The informant worked as a nurse in South Carolina for almost a decade. Here, she recounts a way the nurses would try to ward off death from patients on their death beds.
T: The first one I can think about is in nursing. When, um, I know this sounds terrible, but in nursing when a patient who would not be doing well, who would be passing away, and dying, the nurses would go into their rooms and tie sheets to the corners of their bed. And supposedly that would keep them from dying until, at least– and keep them hanging on supposedly– so they wouldn’t die until later. At least until they were gone. So they wouldn’t die while they were there.
L: In the room with them?
T: Until the next shift, yeah.
L: Wait, is this a thing you did in the South or a thing you did in LA?
T: The South. I didn’t hear about it much here in LA.
L: It’s like, “Don’t die on my shift, please!”
T: Yeah, they would do it all the time. I would go in and find the corners tied to the bedsheets and I would have to reprimand them. Because families would come in and want to know why there would be, um– and mostly it was the nursing assistants. It wouldn’t be the nurses. And you know, I hate to say it, but, you know, the nursing assistants wouldn’t want to have to deal with the extra work and everything. So I would have to go reprimand the nursing assistants cause the families would come in like, “Why are the corners tied on the end of mama’s bed sheet?”
L: Wait, so how–? So they would tie a bed sheet to, like, the post?
T: No, no. You know how you have the top sheet and you have the fitted sheet? The top sheet, the corners on the sides, the corners on the ends. Where the corners are, they would tie a knot in all four corners. Supposedly that would keep the patient hanging on.
L: Oh, so they’d tie the sheet to itself?
T: No, no. All four corners, you know how when you take the sheet out of where its tucked in– you know how it hangs down before it’s tucked in? They would take that long sheet out and then they would tie a knot in it, in that corner and the knot would hang down. And a knot would hang down on the other corner, a knot would hang down on another corner. And all four corners would have a knot hanging on it.

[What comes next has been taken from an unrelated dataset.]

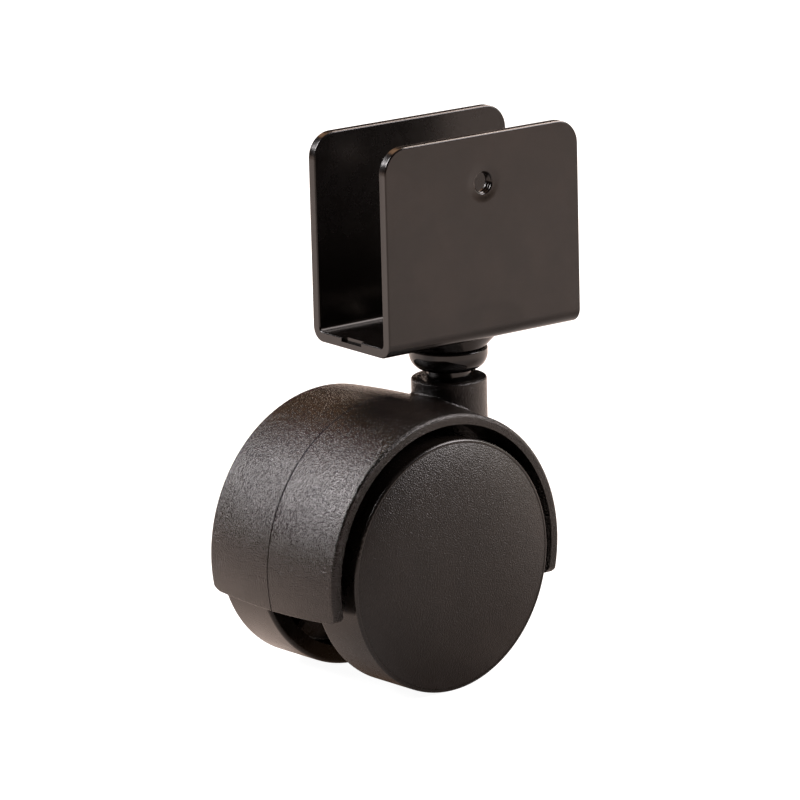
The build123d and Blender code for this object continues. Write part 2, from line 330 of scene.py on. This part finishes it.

And I would come in, and the family would come in and I’d be like, “Oh my God! They did it again!” It would make me so mad. And I would be like, trying to explain, “you have to understand, our nursing assistants have different beliefs. And they’re just trying to keep mama here as long as possible. And we understand we’re just trying to make her comfortable”. And it would be hospice patients too! People we were trying to make comfortable and let go. You know? And here they come, trying to look like they’re trying to hang onto them. Like, “No! Don’t do that!”
L: Do you remember if this was, like, a white person thing? Or like a black person thing? Or like a both?
T: It mostly was a black person thing, to be honest. So, um, there was a lot of education there. Especially on our hospice unit when I was involved with, um, being in charge of the hospice patients. I really had to do a lot of education and make sure the girls were not doing that. And have to really, really, “y’all can not do that with these patients”. That’s totally the opposite of what our goal is here. You could almost explain it like, “Oh, we’re just trying to make mama hang in there,” but it was really difficult on the hospice unit.
Thoughts:
The reason I asked the informant if this tradition was a white or black thing is because neighborhoods in the Deep South of the United States are still very much segregated based on race. While whites and blacks from the Deep South do share a unifying cultural identity, there are many differences and nuisances that distinctively the two. So I thought it important to know which community this this tradition came from.
Later, the informant agreed with me that this tradition would seem sweet on any other unit that the hospice unit. This tradition runs counter-intuitive to the purpose of a hospice unit.